▸ Short problem: Among the entries below, find the line with "into the side boards", then quote it and each following line up to and including the line with "before = set(bpy.data.objects)", and nothing else.

▸ Data supplied:
◆ ◆ ◆ ◆

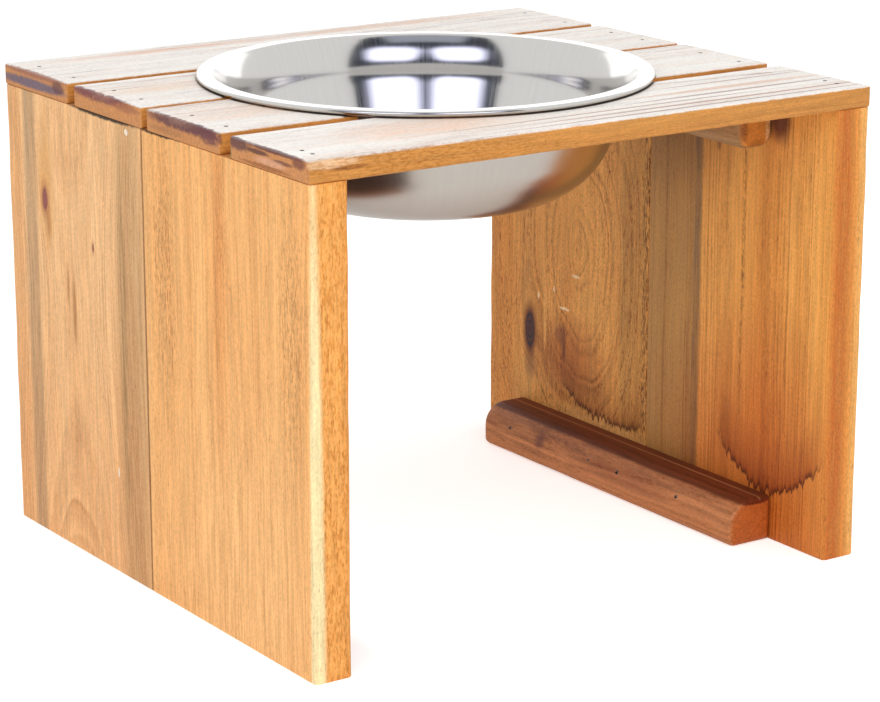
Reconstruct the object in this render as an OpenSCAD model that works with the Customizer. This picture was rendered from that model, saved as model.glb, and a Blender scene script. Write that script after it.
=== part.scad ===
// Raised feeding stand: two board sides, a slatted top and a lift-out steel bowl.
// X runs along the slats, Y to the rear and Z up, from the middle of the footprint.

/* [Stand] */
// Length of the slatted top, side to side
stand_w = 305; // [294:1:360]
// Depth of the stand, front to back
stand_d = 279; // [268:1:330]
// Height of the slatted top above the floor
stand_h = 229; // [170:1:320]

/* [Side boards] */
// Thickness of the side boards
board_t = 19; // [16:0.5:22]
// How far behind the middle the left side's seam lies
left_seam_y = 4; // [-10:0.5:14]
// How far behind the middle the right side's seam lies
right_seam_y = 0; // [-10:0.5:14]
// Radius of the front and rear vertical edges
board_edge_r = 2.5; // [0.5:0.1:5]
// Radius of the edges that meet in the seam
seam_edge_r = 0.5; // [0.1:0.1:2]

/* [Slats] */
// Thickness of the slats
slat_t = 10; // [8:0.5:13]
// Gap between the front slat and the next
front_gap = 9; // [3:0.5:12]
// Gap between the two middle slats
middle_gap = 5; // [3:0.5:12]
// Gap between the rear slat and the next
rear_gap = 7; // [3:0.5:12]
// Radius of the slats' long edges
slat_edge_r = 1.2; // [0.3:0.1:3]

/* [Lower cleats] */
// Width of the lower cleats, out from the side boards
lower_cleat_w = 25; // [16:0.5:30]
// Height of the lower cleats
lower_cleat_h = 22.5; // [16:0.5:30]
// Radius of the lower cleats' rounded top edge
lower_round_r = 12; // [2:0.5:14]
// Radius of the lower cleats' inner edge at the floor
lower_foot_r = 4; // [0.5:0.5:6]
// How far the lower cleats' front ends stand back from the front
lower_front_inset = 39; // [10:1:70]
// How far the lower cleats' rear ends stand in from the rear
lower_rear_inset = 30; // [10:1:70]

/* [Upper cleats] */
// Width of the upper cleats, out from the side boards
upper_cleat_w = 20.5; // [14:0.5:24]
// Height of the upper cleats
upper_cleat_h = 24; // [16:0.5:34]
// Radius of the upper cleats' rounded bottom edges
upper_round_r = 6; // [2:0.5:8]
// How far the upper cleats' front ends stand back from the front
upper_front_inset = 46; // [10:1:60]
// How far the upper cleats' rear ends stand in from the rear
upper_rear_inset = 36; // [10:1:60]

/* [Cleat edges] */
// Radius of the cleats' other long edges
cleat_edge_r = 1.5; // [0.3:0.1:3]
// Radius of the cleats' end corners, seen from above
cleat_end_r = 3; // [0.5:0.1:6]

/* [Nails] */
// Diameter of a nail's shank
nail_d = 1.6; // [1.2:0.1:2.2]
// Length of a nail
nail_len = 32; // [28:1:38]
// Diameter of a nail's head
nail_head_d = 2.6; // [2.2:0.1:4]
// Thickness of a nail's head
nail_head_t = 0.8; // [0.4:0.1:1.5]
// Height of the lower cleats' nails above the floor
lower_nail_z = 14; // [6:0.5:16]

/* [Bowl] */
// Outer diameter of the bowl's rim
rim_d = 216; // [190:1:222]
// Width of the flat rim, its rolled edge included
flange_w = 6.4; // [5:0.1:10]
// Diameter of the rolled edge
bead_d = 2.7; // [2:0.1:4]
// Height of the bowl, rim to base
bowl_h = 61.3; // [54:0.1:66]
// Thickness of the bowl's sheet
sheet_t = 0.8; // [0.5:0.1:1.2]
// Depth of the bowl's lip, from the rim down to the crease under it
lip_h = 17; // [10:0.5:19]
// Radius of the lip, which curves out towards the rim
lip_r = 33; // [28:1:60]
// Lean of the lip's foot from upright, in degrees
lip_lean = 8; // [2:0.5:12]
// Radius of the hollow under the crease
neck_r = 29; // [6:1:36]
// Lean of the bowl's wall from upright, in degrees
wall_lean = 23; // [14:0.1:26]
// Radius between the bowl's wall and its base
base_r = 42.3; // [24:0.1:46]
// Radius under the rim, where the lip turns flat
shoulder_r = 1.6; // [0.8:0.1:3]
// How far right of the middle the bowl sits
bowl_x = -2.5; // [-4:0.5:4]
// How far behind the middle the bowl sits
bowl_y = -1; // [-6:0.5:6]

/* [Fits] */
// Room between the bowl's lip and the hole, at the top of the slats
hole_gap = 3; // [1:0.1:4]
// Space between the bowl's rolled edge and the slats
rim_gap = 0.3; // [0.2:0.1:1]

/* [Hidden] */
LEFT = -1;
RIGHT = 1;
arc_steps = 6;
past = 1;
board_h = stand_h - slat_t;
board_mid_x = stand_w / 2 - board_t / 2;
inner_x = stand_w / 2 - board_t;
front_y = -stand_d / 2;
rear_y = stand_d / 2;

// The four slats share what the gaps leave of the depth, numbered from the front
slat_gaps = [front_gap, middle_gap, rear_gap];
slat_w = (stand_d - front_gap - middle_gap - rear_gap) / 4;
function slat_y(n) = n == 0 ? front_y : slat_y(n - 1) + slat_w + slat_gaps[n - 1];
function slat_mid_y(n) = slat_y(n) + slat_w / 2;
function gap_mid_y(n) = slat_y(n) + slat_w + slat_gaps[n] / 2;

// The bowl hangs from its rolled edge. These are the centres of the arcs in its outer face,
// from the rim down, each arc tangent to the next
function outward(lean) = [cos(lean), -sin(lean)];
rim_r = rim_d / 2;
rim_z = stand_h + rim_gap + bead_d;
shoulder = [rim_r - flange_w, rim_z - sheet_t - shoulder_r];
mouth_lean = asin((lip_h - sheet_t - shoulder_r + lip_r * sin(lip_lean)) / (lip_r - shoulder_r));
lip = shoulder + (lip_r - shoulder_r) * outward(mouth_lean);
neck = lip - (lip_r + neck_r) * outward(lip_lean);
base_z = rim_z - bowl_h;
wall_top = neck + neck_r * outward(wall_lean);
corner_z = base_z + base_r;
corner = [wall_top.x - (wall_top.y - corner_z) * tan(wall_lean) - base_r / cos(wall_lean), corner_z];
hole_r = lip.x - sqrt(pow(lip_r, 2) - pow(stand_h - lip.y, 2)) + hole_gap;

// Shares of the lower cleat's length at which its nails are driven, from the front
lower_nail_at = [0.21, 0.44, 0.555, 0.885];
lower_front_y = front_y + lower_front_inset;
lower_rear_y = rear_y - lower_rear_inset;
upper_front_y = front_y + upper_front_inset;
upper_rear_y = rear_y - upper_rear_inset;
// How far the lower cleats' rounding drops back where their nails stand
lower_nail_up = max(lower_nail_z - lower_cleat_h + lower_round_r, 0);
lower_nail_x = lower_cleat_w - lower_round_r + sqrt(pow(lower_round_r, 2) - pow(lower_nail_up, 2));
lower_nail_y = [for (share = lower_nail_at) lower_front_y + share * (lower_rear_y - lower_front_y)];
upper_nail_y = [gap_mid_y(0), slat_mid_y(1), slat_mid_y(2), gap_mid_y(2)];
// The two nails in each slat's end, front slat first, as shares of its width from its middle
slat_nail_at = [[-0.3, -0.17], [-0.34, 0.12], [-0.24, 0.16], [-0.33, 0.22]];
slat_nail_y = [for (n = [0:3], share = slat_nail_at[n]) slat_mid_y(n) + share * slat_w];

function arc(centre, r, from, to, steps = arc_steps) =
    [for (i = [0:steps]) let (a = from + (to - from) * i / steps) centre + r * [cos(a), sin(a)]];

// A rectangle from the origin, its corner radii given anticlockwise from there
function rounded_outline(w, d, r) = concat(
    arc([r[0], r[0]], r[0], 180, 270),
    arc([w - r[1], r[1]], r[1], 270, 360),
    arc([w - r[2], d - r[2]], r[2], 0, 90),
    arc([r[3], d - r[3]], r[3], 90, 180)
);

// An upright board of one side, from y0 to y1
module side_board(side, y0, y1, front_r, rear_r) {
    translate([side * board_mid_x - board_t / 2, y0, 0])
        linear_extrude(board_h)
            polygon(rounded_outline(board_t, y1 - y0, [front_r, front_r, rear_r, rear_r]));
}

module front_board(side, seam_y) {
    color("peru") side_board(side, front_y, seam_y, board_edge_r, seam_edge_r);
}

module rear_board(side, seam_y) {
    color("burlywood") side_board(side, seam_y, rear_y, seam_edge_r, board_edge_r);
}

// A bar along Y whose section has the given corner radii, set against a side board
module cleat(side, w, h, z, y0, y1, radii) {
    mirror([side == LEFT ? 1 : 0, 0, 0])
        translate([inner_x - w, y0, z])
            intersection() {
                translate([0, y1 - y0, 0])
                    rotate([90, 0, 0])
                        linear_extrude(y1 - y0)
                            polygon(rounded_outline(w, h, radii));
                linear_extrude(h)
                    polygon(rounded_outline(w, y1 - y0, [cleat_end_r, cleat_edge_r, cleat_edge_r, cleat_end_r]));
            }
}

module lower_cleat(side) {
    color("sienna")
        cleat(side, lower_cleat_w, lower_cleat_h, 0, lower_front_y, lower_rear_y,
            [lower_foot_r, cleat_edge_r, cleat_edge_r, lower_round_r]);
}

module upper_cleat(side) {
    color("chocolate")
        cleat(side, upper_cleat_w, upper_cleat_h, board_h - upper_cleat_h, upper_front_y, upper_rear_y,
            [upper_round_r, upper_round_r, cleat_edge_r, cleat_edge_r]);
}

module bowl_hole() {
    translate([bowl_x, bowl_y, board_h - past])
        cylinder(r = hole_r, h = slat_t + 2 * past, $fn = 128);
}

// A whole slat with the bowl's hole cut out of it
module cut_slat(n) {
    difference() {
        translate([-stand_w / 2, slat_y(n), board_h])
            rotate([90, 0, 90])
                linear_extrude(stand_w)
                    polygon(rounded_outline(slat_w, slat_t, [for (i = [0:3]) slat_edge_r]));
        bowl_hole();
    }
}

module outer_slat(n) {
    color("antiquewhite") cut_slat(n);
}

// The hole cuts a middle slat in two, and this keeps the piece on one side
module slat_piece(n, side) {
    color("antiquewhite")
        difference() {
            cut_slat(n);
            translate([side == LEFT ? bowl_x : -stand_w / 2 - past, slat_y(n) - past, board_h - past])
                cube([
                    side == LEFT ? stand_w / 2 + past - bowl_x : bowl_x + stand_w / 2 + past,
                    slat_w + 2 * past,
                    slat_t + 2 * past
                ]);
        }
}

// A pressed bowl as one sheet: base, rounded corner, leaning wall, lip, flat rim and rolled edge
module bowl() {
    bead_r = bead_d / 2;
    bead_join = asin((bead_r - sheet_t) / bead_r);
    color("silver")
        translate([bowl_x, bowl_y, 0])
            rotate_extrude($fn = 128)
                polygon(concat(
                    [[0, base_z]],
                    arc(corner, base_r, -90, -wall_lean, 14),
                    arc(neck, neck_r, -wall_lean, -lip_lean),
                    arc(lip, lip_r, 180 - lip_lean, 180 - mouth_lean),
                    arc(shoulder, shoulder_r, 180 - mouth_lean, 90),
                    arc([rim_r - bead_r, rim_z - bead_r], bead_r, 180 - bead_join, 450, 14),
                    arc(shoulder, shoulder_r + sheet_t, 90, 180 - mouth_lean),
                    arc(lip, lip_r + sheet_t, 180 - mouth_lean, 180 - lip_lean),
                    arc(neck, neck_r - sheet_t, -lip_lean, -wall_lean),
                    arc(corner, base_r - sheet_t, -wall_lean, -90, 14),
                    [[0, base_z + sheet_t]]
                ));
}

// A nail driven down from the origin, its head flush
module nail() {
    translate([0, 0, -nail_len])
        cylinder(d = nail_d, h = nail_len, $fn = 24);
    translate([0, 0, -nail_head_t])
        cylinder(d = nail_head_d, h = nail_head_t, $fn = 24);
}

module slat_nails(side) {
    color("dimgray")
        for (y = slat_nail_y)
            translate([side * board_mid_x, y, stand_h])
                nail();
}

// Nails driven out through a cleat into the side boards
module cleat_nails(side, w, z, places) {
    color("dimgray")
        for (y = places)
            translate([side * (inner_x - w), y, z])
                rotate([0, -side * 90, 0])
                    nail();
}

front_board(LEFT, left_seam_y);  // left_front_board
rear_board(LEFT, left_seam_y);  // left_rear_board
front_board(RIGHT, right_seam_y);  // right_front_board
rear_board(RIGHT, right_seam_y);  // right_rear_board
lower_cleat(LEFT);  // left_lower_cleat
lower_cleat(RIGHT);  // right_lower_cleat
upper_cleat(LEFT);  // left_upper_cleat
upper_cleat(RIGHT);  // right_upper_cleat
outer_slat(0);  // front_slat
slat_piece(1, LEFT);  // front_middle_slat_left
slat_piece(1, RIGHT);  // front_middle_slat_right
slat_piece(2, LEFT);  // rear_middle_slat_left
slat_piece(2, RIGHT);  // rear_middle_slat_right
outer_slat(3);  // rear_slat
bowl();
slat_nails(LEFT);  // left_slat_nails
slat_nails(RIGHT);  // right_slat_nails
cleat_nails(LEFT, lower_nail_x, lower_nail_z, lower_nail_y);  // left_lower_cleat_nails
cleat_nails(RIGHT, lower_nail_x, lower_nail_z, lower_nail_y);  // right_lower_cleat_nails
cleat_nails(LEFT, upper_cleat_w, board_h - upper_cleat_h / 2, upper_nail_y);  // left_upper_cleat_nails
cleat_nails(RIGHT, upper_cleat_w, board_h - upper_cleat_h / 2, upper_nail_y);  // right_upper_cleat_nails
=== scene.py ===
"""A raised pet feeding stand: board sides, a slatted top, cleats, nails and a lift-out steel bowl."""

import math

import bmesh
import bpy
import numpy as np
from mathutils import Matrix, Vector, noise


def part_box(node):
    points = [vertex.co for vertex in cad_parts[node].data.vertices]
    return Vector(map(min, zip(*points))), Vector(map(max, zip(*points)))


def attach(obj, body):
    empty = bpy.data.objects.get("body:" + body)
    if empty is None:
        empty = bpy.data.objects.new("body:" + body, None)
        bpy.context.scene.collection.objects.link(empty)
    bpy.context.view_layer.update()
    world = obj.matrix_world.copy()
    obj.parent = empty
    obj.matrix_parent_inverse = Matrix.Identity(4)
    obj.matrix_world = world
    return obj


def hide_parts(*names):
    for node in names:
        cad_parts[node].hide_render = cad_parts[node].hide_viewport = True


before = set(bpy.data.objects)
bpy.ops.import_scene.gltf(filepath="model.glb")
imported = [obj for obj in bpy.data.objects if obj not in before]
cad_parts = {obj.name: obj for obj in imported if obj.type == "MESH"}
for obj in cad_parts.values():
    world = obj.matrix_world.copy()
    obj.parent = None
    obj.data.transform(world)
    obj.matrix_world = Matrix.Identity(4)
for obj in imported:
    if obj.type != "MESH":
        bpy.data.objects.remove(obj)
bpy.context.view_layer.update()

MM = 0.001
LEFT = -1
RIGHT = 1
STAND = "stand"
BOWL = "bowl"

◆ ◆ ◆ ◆

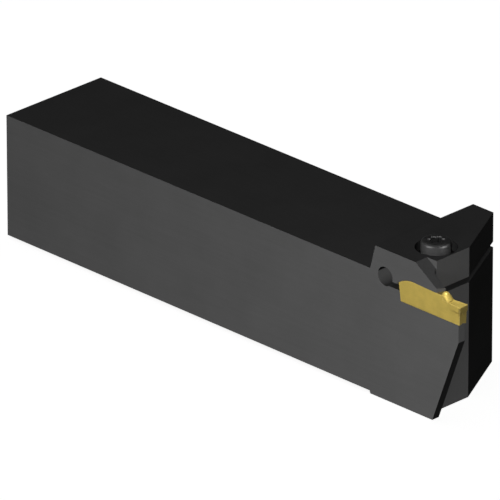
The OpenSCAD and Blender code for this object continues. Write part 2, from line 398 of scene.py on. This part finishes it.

◆ ◆ ◆ ◆

▸ Reply to the exercise:
// Nails driven out through a cleat into the side boards
module cleat_nails(side, w, z, places) {
    color("dimgray")
        for (y = places)
            translate([side * (inner_x - w), y, z])
                rotate([0, -side * 90, 0])
                    nail();
}

front_board(LEFT, left_seam_y);  // left_front_board
rear_board(LEFT, left_seam_y);  // left_rear_board
front_board(RIGHT, right_seam_y);  // right_front_board
rear_board(RIGHT, right_seam_y);  // right_rear_board
lower_cleat(LEFT);  // left_lower_cleat
lower_cleat(RIGHT);  // right_lower_cleat
upper_cleat(LEFT);  // left_upper_cleat
upper_cleat(RIGHT);  // right_upper_cleat
outer_slat(0);  // front_slat
slat_piece(1, LEFT);  // front_middle_slat_left
slat_piece(1, RIGHT);  // front_middle_slat_right
slat_piece(2, LEFT);  // rear_middle_slat_left
slat_piece(2, RIGHT);  // rear_middle_slat_right
outer_slat(3);  // rear_slat
bowl();
slat_nails(LEFT);  // left_slat_nails
slat_nails(RIGHT);  // right_slat_nails
cleat_nails(LEFT, lower_nail_x, lower_nail_z, lower_nail_y);  // left_lower_cleat_nails
cleat_nails(RIGHT, lower_nail_x, lower_nail_z, lower_nail_y);  // right_lower_cleat_nails
cleat_nails(LEFT, upper_cleat_w, board_h - upper_cleat_h / 2, upper_nail_y);  // left_upper_cleat_nails
cleat_nails(RIGHT, upper_cleat_w, board_h - upper_cleat_h / 2, upper_nail_y);  // right_upper_cleat_nails
=== scene.py ===
"""A raised pet feeding stand: board sides, a slatted top, cleats, nails and a lift-out steel bowl."""

import math

import bmesh
import bpy
import numpy as np
from mathutils import Matrix, Vector, noise


def part_box(node):
    points = [vertex.co for vertex in cad_parts[node].data.vertices]
    return Vector(map(min, zip(*points))), Vector(map(max, zip(*points)))


def attach(obj, body):
    empty = bpy.data.objects.get("body:" + body)
    if empty is None:
        empty = bpy.data.objects.new("body:" + body, None)
        bpy.context.scene.collection.objects.link(empty)
    bpy.context.view_layer.update()
    world = obj.matrix_world.copy()
    obj.parent = empty
    obj.matrix_parent_inverse = Matrix.Identity(4)
    obj.matrix_world = world
    return obj


def hide_parts(*names):
    for node in names:
        cad_parts[node].hide_render = cad_parts[node].hide_viewport = True


before = set(bpy.data.objects)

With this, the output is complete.